Whitfield, Douglas (2019). When natal dispersal ends: using satellite telemetry to quantify territory settlement in a long-lived raptor [Dataset]. Dryad.


Breeding territory settlement, as the end point of natal (juvenile) dispersal, is a key juncture in the life history and population dynamics of long-lived raptors. It spatially identifies natal dispersal distance and temporally identifies first recruitment to a breeding population. Its determination can be confused by similar temporary settlement behaviour during dispersal or by post-occupation territorial birds’ excursions. Satellite telemetry provides potentially for a method to ascertain location and date of territory settlement without field observer limitations. Prior field-observer estimates are likely biased towards older ages. Telemetry has previously ascertained first territory settlement, but not via a quantified repeatable measure based solely on telemetric records. Our primary goal was to derive analytical rules, via an algorithm based on satellite telemetric data to determine when a dispersing Golden Eagle Aquila chrysaetos had settled on (occupied) a prospective breeding territory, using 83 birds tagged as nestlings in Scotland.  Our algorithm derived median record locations during a night, also compared median values over a longer time span, and processed records to confirm the spatial and temporal stability that was expected when a territory was occupied. All 17 birds deemed as algorithmically settled were confirmed by visual plot checks. Field work further validated territory occupation in all 14 of the 17 territories where field observations were possible; confirming egg-laying and chick-rearing in some instances. Many tagged birds were not deemed algorithmically to have settled on a territory, despite comparable or greater age.

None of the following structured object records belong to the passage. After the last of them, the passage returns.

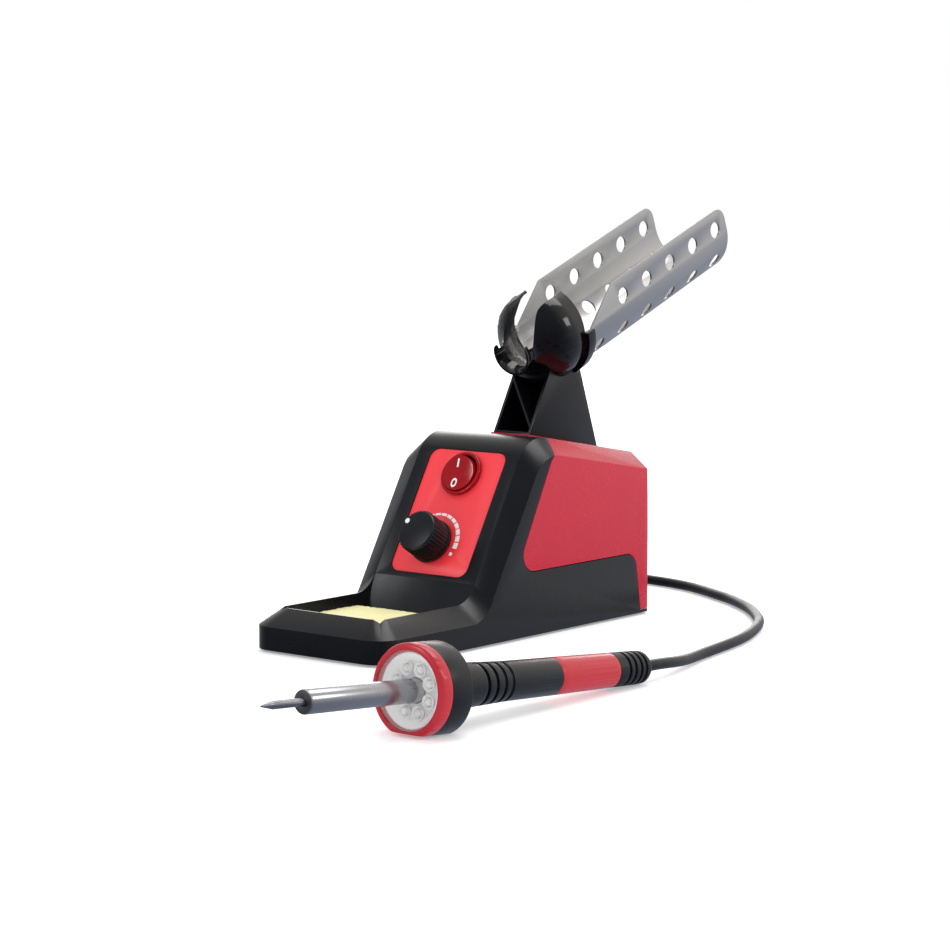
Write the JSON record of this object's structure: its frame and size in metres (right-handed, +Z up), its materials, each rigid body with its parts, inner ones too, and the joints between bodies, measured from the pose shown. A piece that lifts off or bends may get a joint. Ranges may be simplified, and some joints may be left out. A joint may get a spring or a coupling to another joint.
{
  "type": "soldering station",
  "caption": "Bench soldering station: sloped base with sponge tray, switch and dial, a perforated channel rest on a column, and a lighted iron on its cord.",
  "frame": {"origin": "on the bench, under the middle of the base, at the middle foot", "axes": "+X is the base's right side, +Y its back, +Z up; the sponge tray faces -Y"},
  "size_m": [0.2564, 0.4905, 0.2002],
  "materials": {
    "housing_black": "satin moulded, fine grain",
    "cover_red": "glossy moulded",
    "foot_rubber": "matt",
    "screw_steel": "zinc plated",
    "panel_red": "satin, light grain",
    "print_white": "printed",
    "switch_black": "glossy",
    "switch_red": "translucent, glossy",
    "terminal_brass": "plain",
    "knob_black": "satin",
    "control_metal": "plain",
    "board_green": "coated board",
    "part_black": "moulded",
    "sink_metal": "extruded",
    "part_blue": "shrink sleeve",
    "fuse_glass": "clear",
    "block_green": "moulded",
    "sponge_yellow": "open-cell cellulose",
    "cradle_black": "high gloss",
    "channel_steel": "rolled sheet",
    "gland_black": "satin",
    "cord_black": "satin",
    "tie_white": "plain",
    "tip_plated": "plated, tinned end",
    "barrel_steel": "polished tube",
    "collar_dark": "heat-stained",
    "heater_ceramic": "unglazed",
    "lens_clear": "clear",
    "reflector_silver": "metallised",
    "led_clear": "clear dome",
    "bezel_red": "glossy",
    "head_black": "satin",
    "grip_black": "satin, grooved",
    "handle_red": "satin gloss"
  },
  "bodies": {
    "station": {"front_housing": "housing_black", "rear_cover": "cover_red", "bottom_plate": "housing_black", "rubber_feet": "foot_rubber", "housing_screws": "screw_steel", "front_panel": "panel_red", "scale_marks": "print_white", "switch_bezel": "switch_red", "switch_body": "switch_black", "switch_terminals": "terminal_brass", "rocker_pin": "screw_steel", "control_body": "control_metal", "control_nut": "control_metal", "control_board": "board_green", "triac": "part_black", "heat_sink": "sink_metal", "capacitor": "part_blue", "fuse": "fuse_glass", "terminal_block": "block_green", "column": "housing_black", "column_screws": "screw_steel", "cradle": "cradle_black", "cradle_screw": "screw_steel", "channel": "channel_steel", "channel_rivets": "screw_steel", "mains_gland": "gland_black", "cord_gland": "gland_black", "iron_cord": "cord_black", "cord_coil": "cord_black", "cord_tail": "cord_black", "coil_tie": "tie_white"},
    "rocker": {"rocker_button": "switch_red"},
    "knob": {"knob": "knob_black", "knob_dot": "print_white", "control_shaft": "control_metal"},
    "sponge": {"sponge": "sponge_yellow"},
    "iron": {"tip": "tip_plated", "barrel": "barrel_steel", "barrel_collar": "collar_dark", "heater": "heater_ceramic", "lens": "lens_clear", "reflector": "reflector_silver", "leds": "led_clear", "led_board": "board_green", "bezel_ring": "bezel_red", "head_shell": "head_black", "grip_sleeve": "grip_black", "handle_core": "handle_red", "rear_bush": "gland_black"}
  },
  "joints": [
    {"name": "rocker_hinge", "type": "hinge", "parent": "station", "child": "rocker", "pos_m": [0, 0.00547, 0.07411], "axis": [1, 0, 0], "range_deg": [-14, 0]},
    {"name": "knob_turn", "type": "hinge", "parent": "station", "child": "knob", "pos_m": [-0.003, -0.01554, 0.04436], "axis": [0, -0.8616, 0.5075], "range_deg": [-190, 108]},
    {"name": "sponge_lift", "type": "slide", "parent": "station", "child": "sponge", "axis": [0, 0, 1], "range_m": [0, 0.04]},
    {"name": "iron_lift", "type": "slide", "parent": "station", "child": "iron", "axis": [0, 0, 1], "range_m": [0, 0.06]}
  ]
}
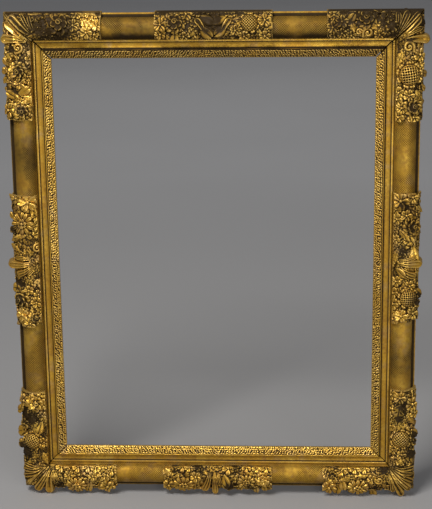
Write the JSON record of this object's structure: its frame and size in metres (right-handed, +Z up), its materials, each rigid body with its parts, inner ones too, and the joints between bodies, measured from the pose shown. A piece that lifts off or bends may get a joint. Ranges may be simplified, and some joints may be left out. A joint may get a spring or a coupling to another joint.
{
  "type": "carved gilded picture frame",
  "caption": "Upright gilded wooden picture frame with carved leaf corners and centres, a leaf sight edge, hanging rings and turn buttons at the back.",
  "frame": {"origin": "middle of the overall box at its lowest plane, where the frame stands on its bottom carving", "axes": "+Z up the frame, +X to the right as seen from the front, -Y out of the front face, +Y out of the back"},
  "size_m": [0.846, 0.0598, 1.0123],
  "materials": {
    "gilt_rail": "worn water gilding over red bole, cross-hatched panels, bare aged wood behind",
    "gilt_carving": "worn water gilding over carved gesso, dark patina in the hollows",
    "bare_wood": "aged bare oak",
    "forged_iron": "dark forged iron",
    "aged_brass": "dull aged brass"
  },
  "bodies": {
    "frame": {"button_nails": "forged_iron", "centre_carving_bottom": "gilt_carving", "centre_carving_left": "gilt_carving", "centre_carving_right": "gilt_carving", "centre_carving_top": "gilt_carving", "corner_carving_bottom_left_across": "gilt_carving", "corner_carving_bottom_left_upright": "gilt_carving", "corner_carving_bottom_right_across": "gilt_carving", "corner_carving_bottom_right_upright": "gilt_carving", "corner_carving_top_left_across": "gilt_carving", "corner_carving_top_left_upright": "gilt_carving", "corner_carving_top_right_across": "gilt_carving", "corner_carving_top_right_upright": "gilt_carving", "hanger_nails": "forged_iron", "hanger_strap_left": "forged_iron", "hanger_strap_right": "forged_iron", "mitre_key_bottom_left": "bare_wood", "mitre_key_bottom_right": "bare_wood", "mitre_key_top_left": "bare_wood", "mitre_key_top_right": "bare_wood", "rail_bottom": "gilt_rail", "rail_left": "gilt_rail", "rail_right": "gilt_rail", "rail_top": "gilt_rail", "sight_edge_bottom": "gilt_rail", "sight_edge_left": "gilt_rail", "sight_edge_right": "gilt_rail", "sight_edge_top": "gilt_rail"},
    "hanger_ring_left": {"hanger_ring_left": "forged_iron"},
    "hanger_ring_right": {"hanger_ring_right": "forged_iron"},
    "turn_button_left_lower": {"turn_button_left_lower": "aged_brass"},
    "turn_button_left_upper": {"turn_button_left_upper": "aged_brass"},
    "turn_button_right_upper": {"turn_button_right_upper": "aged_brass"},
    "turn_button_right_lower": {"turn_button_right_lower": "aged_brass"},
    "turn_button_top": {"turn_button_top": "aged_brass"},
    "turn_button_bottom": {"turn_button_bottom": "aged_brass"}
  },
  "joints": [
    {"name": "ring_left_swing", "type": "hinge", "parent": "frame", "child": "hanger_ring_left", "pos_m": [-0.3645, 0.02679, 0.73728], "axis": [1, 0, 0], "range_deg": [0, 180]},
    {"name": "ring_right_swing", "type": "hinge", "parent": "frame", "child": "hanger_ring_right", "pos_m": [0.3645, 0.02679, 0.73728], "axis": [1, 0, 0], "range_deg": [0, 180]},
    {"name": "button_left_lower_turn", "type": "hinge", "parent": "frame", "child": "turn_button_left_lower", "pos_m": [-0.335, 0.02436, 0.2678], "axis": [0, 1, 0], "continuous": true},
    {"name": "button_left_upper_turn", "type": "hinge", "parent": "frame", "child": "turn_button_left_upper", "pos_m": [-0.335, 0.02436, 0.7562], "axis": [0, 1, 0], "continuous": true},
    {"name": "button_right_upper_turn", "type": "hinge", "parent": "frame", "child": "turn_button_right_upper", "pos_m": [0.335, 0.02436, 0.7562], "axis": [0, 1, 0], "continuous": true},
    {"name": "button_right_lower_turn", "type": "hinge", "parent": "frame", "child": "turn_button_right_lower", "pos_m": [0.335, 0.02436, 0.2678], "axis": [0, 1, 0], "continuous": true},
    {"name": "button_top_turn", "type": "hinge", "parent": "frame", "child": "turn_button_top", "pos_m": [0, 0.02436, 0.936], "axis": [0, 1, 0], "continuous": true},
    {"name": "button_bottom_turn", "type": "hinge", "parent": "frame", "child": "turn_button_bottom", "pos_m": [0, 0.02436, 0.088], "axis": [0, 1, 0], "continuous": true}
  ]
}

As a research tool, any current telemetric method is skewed away from older settlement ages due to technological lifespans which will hopefully improve.

These files provide 16 example datasets as shapefiles: eight for birds deemed to have settled on a territory and eight deemed not to have settled on a territory. Due to required confidentiality on locations of nest sites actual coordinates have been geometrically processed to mask their true locations but the scaling is unaffected.